The Senate today overwhelmingly passed a bill that would sharply curtail credit card issuers’ ability to raise interest rates and charge fees, taking a critical step in reforming an industry that has gone largely unregulated for decades.
In a 90-5 vote, The Senate delivered a victory to consumer groups and to the White House, who blame industry practices for sending Americans deeper into debt just as they are losing their jobs and their homes.
Lawmakers will now turn to reconciling differences with a similar bill passed by the House on April 30. President Obama has said he wants to sign a bill into law by Memorial Day.
Consumer advocates said the Senate’s action showed a solid commitment to consumer protection.
“This is landmark legislation that is going to make the credit card marketplace more transparent and more fair for millions of consumers,” said Travis B. Plunkett, legislative director for the Consumer Federation of American. “In particular, it’s going to prevent credit card companies from suddenly and unjustly increasing interest rates which is pushing many consumers with credit card debt into bankruptcy.”
Congress stepped up efforts to pass legislation in recent weeks, as several card companies increased interest rates and cut limits on both delinquent and credit-worthy customers. Outraged consumers complained that they were being mistreated by the same companies that were receiving federal bailout money. The Obama administration listened and stepped into the fray, meeting with credit card executives at the White House and stipulating provisions they wanted to see in legislation.
Industry representatives have argued that any legislation would result in more lost revenue and force them to raise interest rates and withhold credit.
“Credit cards are a strong economic driver and are relied upon by consumers and small businesses to make payments and to bridge short-term financial gaps,” said Edward L. Yingling, president and chief executive of the American Bankers Association. “The goal in the legislation should be to obtain the right balance: providing protections, while maintaining the important role of credit cards in providing loans to consumers and small businesses. Unfortunately, we believe the bill does not achieve that balance and will therefore cause an unnecessary decrease in credit availability.”

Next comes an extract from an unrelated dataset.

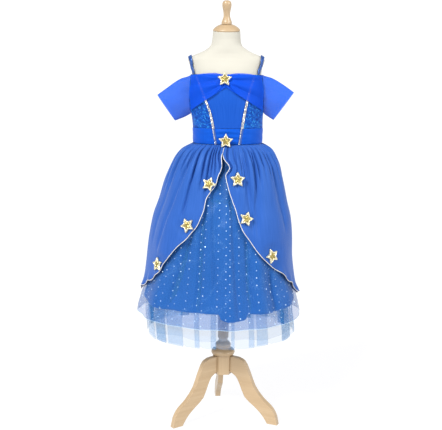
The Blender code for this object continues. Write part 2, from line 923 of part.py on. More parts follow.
def main():
    clear_scene()
    make_stand()
    make_form()
    make_bodice()
    make_drape()
    for side in ("right", "left"):
        make_sleeve(side)
        make_overskirt(side)
    make_straps()
    make_skirt_layers()
    for name in STARS:
        make_star(name)
    for piece in bpy.data.objects:
        piece.matrix_world = Matrix.Translation((POLE_X * MM, 0, 0)) @ piece.matrix_world


main()
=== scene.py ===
from math import atan2, cos, degrees, pi, radians, sin

import bpy
import numpy as np
from mathutils import Matrix, Vector


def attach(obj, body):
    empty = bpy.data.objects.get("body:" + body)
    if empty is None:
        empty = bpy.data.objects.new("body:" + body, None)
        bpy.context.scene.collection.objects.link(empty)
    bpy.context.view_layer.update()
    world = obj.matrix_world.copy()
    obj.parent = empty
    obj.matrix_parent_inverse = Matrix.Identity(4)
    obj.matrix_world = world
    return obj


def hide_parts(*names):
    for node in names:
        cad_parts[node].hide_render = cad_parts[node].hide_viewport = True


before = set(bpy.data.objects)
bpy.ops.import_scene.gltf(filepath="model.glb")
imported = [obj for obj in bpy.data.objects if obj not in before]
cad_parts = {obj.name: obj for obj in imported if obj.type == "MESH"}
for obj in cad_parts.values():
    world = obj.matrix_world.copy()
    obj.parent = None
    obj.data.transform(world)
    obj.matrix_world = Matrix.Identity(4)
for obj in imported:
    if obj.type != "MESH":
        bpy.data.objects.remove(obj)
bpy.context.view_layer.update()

# Costume dress on a dress form: the looks, in the same tables and axes as the solids.
# Tables hold millimetres and degrees; angles run from the front toward the wearer's left.

MM = 0.001
SIGN = {"right": -1, "left": 1}
PANEL = 1.6  # a bodice panel's thickness
CLEAR = 1.45  # and its room over the form
SKIRT_TOP = 846.7
GATHER_TOP = 846.0
BAND_BOTTOM = 847.0
BAND_MIDDLE = 870.0
BAND_TOP = 893.3
BODICE_TOP = 1046.0
STRAP_FOOT = 1047.2
FAN_HEIGHT = 1033.0  # where the bust drape's folds fan out from
BUST_STAR = (-4.0, 1031.0)
POLE_X = 15.0  # the pole stands this far to the wearer's left of the origin
HUB_TOP = 197.0
POLE_RADIUS = 16.5
POLE_BOTTOM = 250.0
FORM_BOTTOM = 642.0
NECK_FOOT = 1133.0
NECK_TOP = 1170.0
NECK_TILT = 7.0
LEG_ANGLES = {"leg_front_left": -24.5, "leg_back": 95.5, "leg_front_right": 215.5}
FOLD_MEAN = 5.0
STAR_NOTCH = 0.52
LEAST_WIDTH = 0.0105  # metres, the narrowest sheet width that declare() holds to
ROOM_RADIUS = 12.0  # metres
ROOM_HEIGHT = 3.6


class Table:
    """Rows of named columns, read between rows by a monotone cubic on the first column."""

    def __init__(self, columns, *rows):
        self.names = columns.split()
        self.rows = np.array(sorted(rows), dtype=float)

    def __call__(self, name, at):
        x = self.rows[:, 0]
        y = self.rows[:, self.names.index(name)]
        steps = np.diff(y) / np.diff(x)
        before = steps[:-1]
        after = steps[1:]
        same = before * after > 0
        inner = np.where(same, 2 * before * after / np.where(same, before + after, 1.0), 0.0)
        slopes = np.concatenate([steps[:1], inner, steps[-1:]])
        at = np.clip(at, x[0], x[-1])
        i = np.clip(np.searchsorted(x, at, side="right") - 1, 0, len(x) - 2)
        step = x[i + 1] - x[i]
        t = (at - x[i]) / step
        return (
            y[i] * (1 + 2 * t) * (1 - t) ** 2
            + slopes[i] * step * t * (1 - t) ** 2
            + y[i + 1] * t * t * (3 - 2 * t)
            - slopes[i + 1] * step * t * t * (1 - t)
        )


FORM = Table(
    "height right left depth",
    (642, 96, 98, 80), (660, 104, 106, 87), (700, 107, 109, 89), (740, 105, 109, 87),
    (780, 101, 107, 83), (820, 95, 105, 77), (846, 92, 105, 73), (893, 93, 106, 74),
    (930, 98, 107, 77), (970, 105, 109, 80), (1020, 104, 107, 75), (1045, 100, 103, 68),
    (1065, 103, 105, 60), (1080, 109, 110, 52), (1088, 111, 112, 48), (1094, 107, 108, 45),
    (1101, 94, 96, 43), (1107, 80, 82, 42), (1116, 61, 63, 42), (1133, 44, 44, 40),
    (1150, 41, 41, 38), (1170, 40, 40, 38),
)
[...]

Analysts and lawmakers said the chances of a swift compromise were high because the issue has such populist appeal. Even Republicans who had vehemently opposed reform made critical concessions. The House will now either approve the Senate bill or the legislators will have to agree on a version to send to Obama.
The Senate bill allows rate hikes only if the borrowers’ payment was past due 60 days. Card companies would have to restore the original rate if the customer paid on time for the next six months.

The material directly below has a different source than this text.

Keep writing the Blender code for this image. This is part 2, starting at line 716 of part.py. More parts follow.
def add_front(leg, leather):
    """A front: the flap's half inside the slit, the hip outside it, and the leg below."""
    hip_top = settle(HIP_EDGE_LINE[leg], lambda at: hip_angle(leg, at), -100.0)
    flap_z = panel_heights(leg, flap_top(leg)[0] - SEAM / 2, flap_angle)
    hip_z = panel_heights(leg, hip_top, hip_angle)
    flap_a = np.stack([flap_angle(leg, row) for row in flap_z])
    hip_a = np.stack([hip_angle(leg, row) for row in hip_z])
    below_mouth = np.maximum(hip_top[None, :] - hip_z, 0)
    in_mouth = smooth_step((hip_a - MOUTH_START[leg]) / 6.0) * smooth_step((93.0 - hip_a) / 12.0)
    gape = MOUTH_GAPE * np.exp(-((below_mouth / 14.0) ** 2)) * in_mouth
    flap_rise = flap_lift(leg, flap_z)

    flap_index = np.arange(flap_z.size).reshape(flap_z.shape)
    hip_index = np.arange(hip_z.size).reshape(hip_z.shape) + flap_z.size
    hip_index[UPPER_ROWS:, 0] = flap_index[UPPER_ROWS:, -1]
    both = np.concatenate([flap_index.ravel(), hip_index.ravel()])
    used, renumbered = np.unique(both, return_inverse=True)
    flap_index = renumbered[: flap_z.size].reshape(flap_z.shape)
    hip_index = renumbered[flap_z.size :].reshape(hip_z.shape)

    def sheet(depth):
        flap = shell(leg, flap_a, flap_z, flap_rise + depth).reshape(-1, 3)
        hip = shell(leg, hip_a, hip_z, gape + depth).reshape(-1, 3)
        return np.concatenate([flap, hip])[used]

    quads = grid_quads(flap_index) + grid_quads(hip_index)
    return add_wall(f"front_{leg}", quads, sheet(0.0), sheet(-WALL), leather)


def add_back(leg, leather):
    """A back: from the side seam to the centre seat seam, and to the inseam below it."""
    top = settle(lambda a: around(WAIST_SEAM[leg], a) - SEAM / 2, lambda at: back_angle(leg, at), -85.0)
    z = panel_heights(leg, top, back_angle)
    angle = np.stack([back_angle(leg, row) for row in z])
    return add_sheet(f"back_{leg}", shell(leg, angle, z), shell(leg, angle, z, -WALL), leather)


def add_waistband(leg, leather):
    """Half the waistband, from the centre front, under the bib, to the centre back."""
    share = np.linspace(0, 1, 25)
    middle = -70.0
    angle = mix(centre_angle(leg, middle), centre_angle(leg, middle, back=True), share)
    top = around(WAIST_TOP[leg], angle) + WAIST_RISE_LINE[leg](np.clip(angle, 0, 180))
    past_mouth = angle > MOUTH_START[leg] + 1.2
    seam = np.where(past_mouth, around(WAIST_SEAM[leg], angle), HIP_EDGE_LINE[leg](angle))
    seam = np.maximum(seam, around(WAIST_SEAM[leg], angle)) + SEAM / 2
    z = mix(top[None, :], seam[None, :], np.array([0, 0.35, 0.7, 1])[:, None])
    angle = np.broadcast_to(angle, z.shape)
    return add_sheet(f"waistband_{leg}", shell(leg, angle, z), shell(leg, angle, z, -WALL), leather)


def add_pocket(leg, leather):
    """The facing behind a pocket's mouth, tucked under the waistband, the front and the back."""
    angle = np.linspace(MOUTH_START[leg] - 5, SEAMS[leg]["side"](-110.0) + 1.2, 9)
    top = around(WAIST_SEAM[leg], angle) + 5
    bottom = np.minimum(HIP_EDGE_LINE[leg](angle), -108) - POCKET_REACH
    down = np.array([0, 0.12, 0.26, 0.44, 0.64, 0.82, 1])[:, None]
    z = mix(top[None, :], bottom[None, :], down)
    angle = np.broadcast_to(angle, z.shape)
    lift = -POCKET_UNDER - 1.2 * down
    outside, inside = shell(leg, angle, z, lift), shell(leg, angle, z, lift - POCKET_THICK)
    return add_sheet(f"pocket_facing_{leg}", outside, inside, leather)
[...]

The House bill, authored by Rep. Carolyn B. Maloney (D-N.Y.), largely mirrors regulations passed by the Federal Reserve in December that also would ban so-called “unfair and deceptive” practices. It is not considered as strong as the Senate bill.
The Federal Reserve’s new rules do not go into effect until July 2010. Both the House and Senate bills seek to accelerate that timeline. The Senate bill would be enacted nine months after signing and the House bill 12 months after.
(Source: Washington Post)
8 Responses
Who are the 5 losers that voted against?
Prohibiting ריבית and requiring people to live within their means might have prevented the current economic mess
#1 – probably some highly princpled capitalists who are concerned that this will severely cripple the banks, and also make it impossible for poor and middle class people to get credit
#2 is typically drunk on his idealism. If you prohibit ריבית, you will kill anyone’s ability to borrow money.
This is about time!!!!!!!!!!!!!!
to #1, there is always an agenda behind a politicians actions. Perhaps they have deep rooted connections with these banks – or an enormous amount of stocks invested in these companies – or they may be an officer or are connected to an officer of the company. For what ever reason, it’s driven by $$$$$$$$$$$$$.
As #5 explained, its all a result of the very powerful lobbying by the credit companies. Politicians will follow campaign contributions and every sort of back and front handed favors imaginable.
This is the reason they got away with it, and continue to get away with a lot more than this bill covers for so long. But its certainly a worth start.
Such silence here…what happened to all you Conservatives who want government to stay out of private business and let the free market decide? You should all be blasting this bill!
#4 – By banning interest, those with money will find ways to get money to those who need money, but they will have to substitute equity interests similar to being a “limited partner” or similar to preferred shares – meaning that other creditors will get paid first. This will force the “lenders” to act more responsibly (not loan money to people who can’t pay back, make sure businesses are truely viable, etc.). For consumers, it will mean having to switch to Debit cards – and having to save up to buy things, and living within ones means.